══ Available data

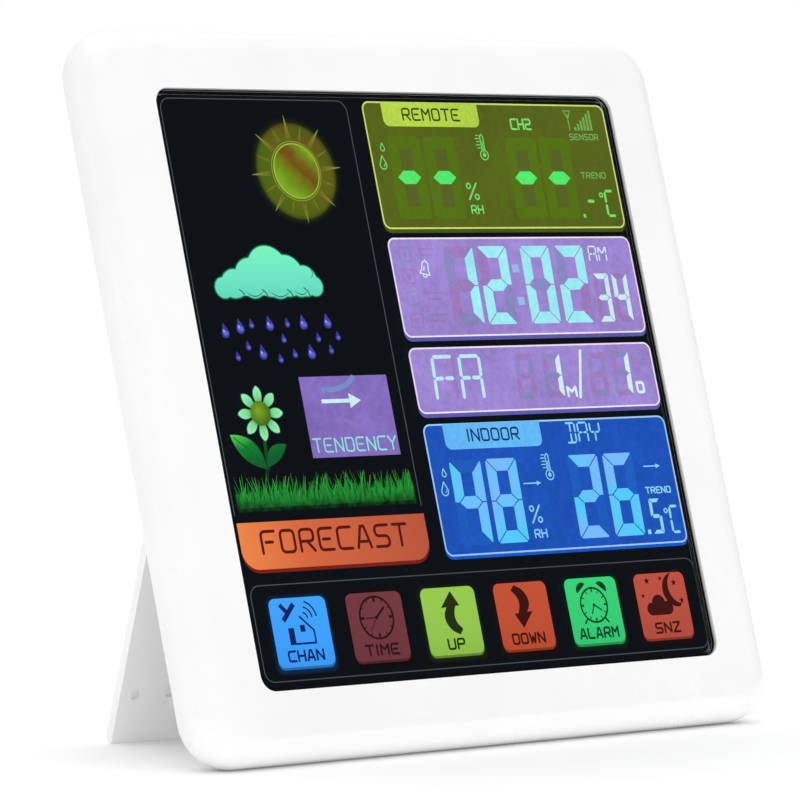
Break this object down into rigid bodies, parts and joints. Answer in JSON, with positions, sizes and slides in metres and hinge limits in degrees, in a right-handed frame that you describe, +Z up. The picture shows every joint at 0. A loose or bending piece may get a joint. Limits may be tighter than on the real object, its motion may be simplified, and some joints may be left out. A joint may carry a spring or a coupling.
{
  "type": "home weather station",
  "caption": "Square tabletop weather station: rounded white housing, dark touch glass with a colour display, sloping back on a fold-out kickstand.",
  "frame": {"origin": "middle of the footprint on the table, between the housing's lower edge and the foot of the open stand", "axes": "+Z up from the table, +X to the viewer's right, -Y towards the viewer, who faces the glass; the housing leans back 16.4 degrees"},
  "size_m": [0.19, 0.0744, 0.1793],
  "materials": {
    "bezel_white": "satin white injection-moulded ABS",
    "cover_white": "fine-textured white ABS",
    "stand_white": "white ABS with a faint mould texture",
    "glass_front": "polished dark glass with a printed back",
    "adhesive_tape": "black foam tape",
    "flex_film": "amber polyimide film",
    "black_plastic": "black moulded plastic",
    "lcd_glass": "liquid crystal cell with polarisers",
    "tinted_film": "printed translucent film",
    "diffuser_white": "frosted polyester sheet",
    "clear_acrylic": "clear acrylic",
    "reflector_white": "white reflective sheet",
    "white_solder_mask": "white solder mask",
    "led_lens": "white lamp with yellow phosphor",
    "tray_grey": "pale grey ABS",
    "screw_steel": "zinc-plated steel",
    "green_board": "green solder mask over glass fibre",
    "chip_epoxy": "moulded epoxy",
    "tinned_metal": "tinned sheet metal",
    "connector_ivory": "ivory nylon",
    "copper_wire": "enamelled copper wire",
    "capacitor_sleeve": "aluminium can",
    "button_grey": "grey ABS",
    "sensor_white": "white sensor cap",
    "cell_sleeve": "plain printed cell sleeve",
    "nickel_plate": "nickel-plated spring steel",
    "wire_red": "red insulation",
    "wire_black": "black insulation",
    "pin_steel": "ground steel pin"
  },
  "bodies": {
    "housing": {"front_bezel": "bezel_white", "rear_cover": "cover_white", "display_glass": "glass_front", "glass_gasket": "adhesive_tape", "touch_film": "flex_film", "key_baffle": "black_plastic", "lcd_panel": "lcd_glass", "lcd_flex": "flex_film", "colour_film": "tinted_film", "diffuser_sheet": "diffuser_white", "light_guide": "clear_acrylic", "reflector_sheet": "reflector_white", "led_board": "white_solder_mask", "backlight_leds": "led_lens", "display_tray": "tray_grey", "tray_screws": "screw_steel", "main_board": "green_board", "board_screws": "screw_steel", "processor_chip": "chip_epoxy", "chip_legs": "tinned_metal", "touch_connector": "connector_ivory", "lcd_connector": "connector_ivory", "radio_board": "green_board", "radio_shield": "tinned_metal", "antenna_coil": "copper_wire", "crystal_can": "tinned_metal", "capacitor": "capacitor_sleeve", "reset_switch": "black_plastic", "dc_jack": "black_plastic", "dc_jack_pin": "tinned_metal", "buzzer": "black_plastic", "sensor_board": "green_board", "humidity_sensor": "sensor_white", "battery_cells": "cell_sleeve", "battery_contacts": "nickel_plate", "battery_springs": "nickel_plate", "battery_wire_red": "wire_red", "battery_wire_black": "wire_black", "case_screws": "screw_steel"},
    "stand": {"stand": "stand_white", "stand_pins": "pin_steel"},
    "door": {"battery_door": "cover_white"},
    "button": {"reset_button": "button_grey"}
  },
  "joints": [
    {"name": "stand_fold", "type": "hinge", "parent": "housing", "child": "stand", "pos_m": [0, 0.01051, 0.08502], "axis": [1, 0, 0], "range_deg": [-33.5, 0]},
    {"name": "door_lift", "type": "slide", "parent": "housing", "child": "door", "axis": [0, 0.9593, -0.2823], "range_m": [0, 0.02]},
    {"name": "reset_press", "type": "slide", "parent": "housing", "child": "button", "axis": [0, -0.9593, 0.2823], "range_m": [0, 0.0005], "stiffness_N_per_m": 400, "springref_m": -0.001}
  ]
}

════

> **Task to carry out**
Each line of the material above needs to be quoted exactly, please.

> **Exercise response**
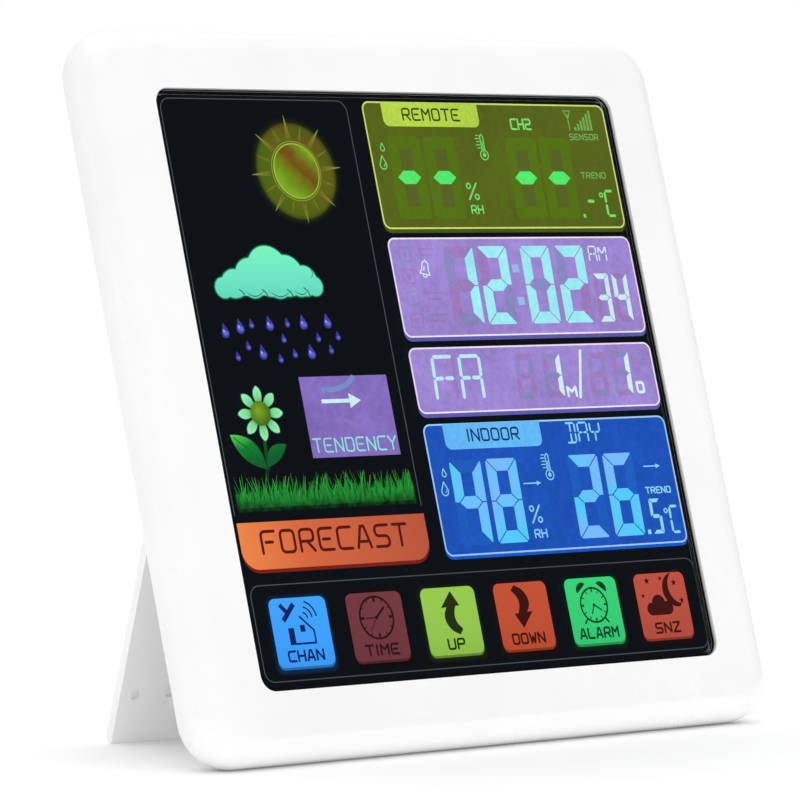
Break this object down into rigid bodies, parts and joints. Answer in JSON, with positions, sizes and slides in metres and hinge limits in degrees, in a right-handed frame that you describe, +Z up. The picture shows every joint at 0. A loose or bending piece may get a joint. Limits may be tighter than on the real object, its motion may be simplified, and some joints may be left out. A joint may carry a spring or a coupling.
{
  "type": "home weather station",
  "caption": "Square tabletop weather station: rounded white housing, dark touch glass with a colour display, sloping back on a fold-out kickstand.",
  "frame": {"origin": "middle of the footprint on the table, between the housing's lower edge and the foot of the open stand", "axes": "+Z up from the table, +X to the viewer's right, -Y towards the viewer, who faces the glass; the housing leans back 16.4 degrees"},
  "size_m": [0.19, 0.0744, 0.1793],
  "materials": {
    "bezel_white": "satin white injection-moulded ABS",
    "cover_white": "fine-textured white ABS",
    "stand_white": "white ABS with a faint mould texture",
    "glass_front": "polished dark glass with a printed back",
    "adhesive_tape": "black foam tape",
    "flex_film": "amber polyimide film",
    "black_plastic": "black moulded plastic",
    "lcd_glass": "liquid crystal cell with polarisers",
    "tinted_film": "printed translucent film",
    "diffuser_white": "frosted polyester sheet",
    "clear_acrylic": "clear acrylic",
    "reflector_white": "white reflective sheet",
    "white_solder_mask": "white solder mask",
    "led_lens": "white lamp with yellow phosphor",
    "tray_grey": "pale grey ABS",
    "screw_steel": "zinc-plated steel",
    "green_board": "green solder mask over glass fibre",
    "chip_epoxy": "moulded epoxy",
    "tinned_metal": "tinned sheet metal",
    "connector_ivory": "ivory nylon",
    "copper_wire": "enamelled copper wire",
    "capacitor_sleeve": "aluminium can",
    "button_grey": "grey ABS",
    "sensor_white": "white sensor cap",
    "cell_sleeve": "plain printed cell sleeve",
    "nickel_plate": "nickel-plated spring steel",
    "wire_red": "red insulation",
    "wire_black": "black insulation",
    "pin_steel": "ground steel pin"
  },
  "bodies": {
    "housing": {"front_bezel": "bezel_white", "rear_cover": "cover_white", "display_glass": "glass_front", "glass_gasket": "adhesive_tape", "touch_film": "flex_film", "key_baffle": "black_plastic", "lcd_panel": "lcd_glass", "lcd_flex": "flex_film", "colour_film": "tinted_film", "diffuser_sheet": "diffuser_white", "light_guide": "clear_acrylic", "reflector_sheet": "reflector_white", "led_board": "white_solder_mask", "backlight_leds": "led_lens", "display_tray": "tray_grey", "tray_screws": "screw_steel", "main_board": "green_board", "board_screws": "screw_steel", "processor_chip": "chip_epoxy", "chip_legs": "tinned_metal", "touch_connector": "connector_ivory", "lcd_connector": "connector_ivory", "radio_board": "green_board", "radio_shield": "tinned_metal", "antenna_coil": "copper_wire", "crystal_can": "tinned_metal", "capacitor": "capacitor_sleeve", "reset_switch": "black_plastic", "dc_jack": "black_plastic", "dc_jack_pin": "tinned_metal", "buzzer": "black_plastic", "sensor_board": "green_board", "humidity_sensor": "sensor_white", "battery_cells": "cell_sleeve", "battery_contacts": "nickel_plate", "battery_springs": "nickel_plate", "battery_wire_red": "wire_red", "battery_wire_black": "wire_black", "case_screws": "screw_steel"},
    "stand": {"stand": "stand_white", "stand_pins": "pin_steel"},
    "door": {"battery_door": "cover_white"},
    "button": {"reset_button": "button_grey"}
  },
  "joints": [
    {"name": "stand_fold", "type": "hinge", "parent": "housing", "child": "stand", "pos_m": [0, 0.01051, 0.08502], "axis": [1, 0, 0], "range_deg": [-33.5, 0]},
    {"name": "door_lift", "type": "slide", "parent": "housing", "child": "door", "axis": [0, 0.9593, -0.2823], "range_m": [0, 0.02]},
    {"name": "reset_press", "type": "slide", "parent": "housing", "child": "button", "axis": [0, -0.9593, 0.2823], "range_m": [0, 0.0005], "stiffness_N_per_m": 400, "springref_m": -0.001}
  ]
}